Marjorie Ford Pohlman with her Buick

Peggy Sauer created the Oldsmobile Fiesta Carousel station wagon in a metallic blue with matching interior. Carousel was designed with children in mind, and it featured a magnetic game board that could be attached to the back of the front seat.

Sauer placed umbrella holders in the front doors and also located parent-friendly controls on the dashboard for the rear-seat door latches and window switches.

From the Pontiac Studio, Sandra Longyear designed a Star Chief hardtop called the Bordeaux in a deep maroon.

Sue Vanderbilt created two Cadillacs. Her Saxony convertible was finished in a gray-green metallic with a matching cloth- and leather-trimmed interior

She also did an Eldorado Seville coupe called the Baroness in black with a black vinyl top.
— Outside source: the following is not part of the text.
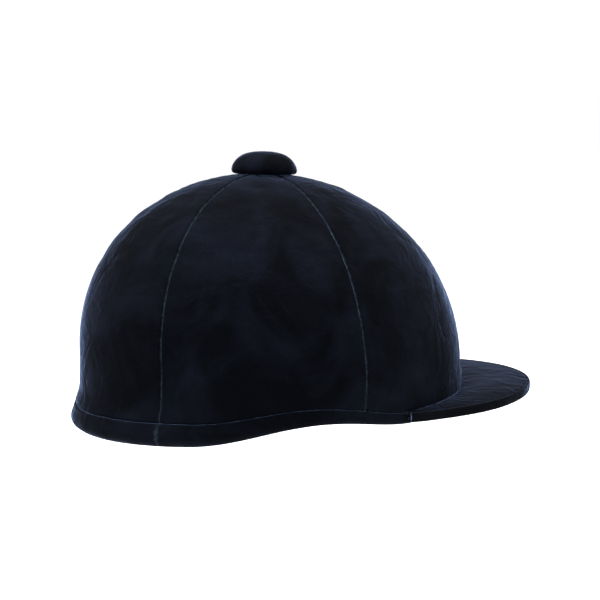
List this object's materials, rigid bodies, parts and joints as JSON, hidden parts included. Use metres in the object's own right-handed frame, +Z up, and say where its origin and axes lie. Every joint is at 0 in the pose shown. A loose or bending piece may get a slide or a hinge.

The 1958 event was dubbed the Spring Fashion Festival of Women Designed Cars. it was the first exhibition by female auto designers anywhere in the world.

Spring Fashion Festival in 1958

The immediate results of the Feminine Auto Show were minimal. But the long lens of the modern era is more telling, as many of the special features that the Damsels promoted—child-proof doors, makeup mirrors, retractable seat belts, and storage consoles—have found their way into contemporary automobile design

Before Earl retired, General Motors became the largest corporation in the world, and design was acknowledged as the leading sales factor within the automotive industry.

In 1958 his successor, Bill Mitchell, did not share Earl’s enthusiasm for female designers.

Only one Damsel Sue Vanderbilt stayed at GM. Undaunted, she worked her way up to being the first female studio chief at GM, taking control of Chevrolet Interior Studio II in 1971.

Most of them moved on to other companies. All of the women were successful in their subsequent careers, and their accomplishments are still celebrated from time to time in special displays by either GM or various museums.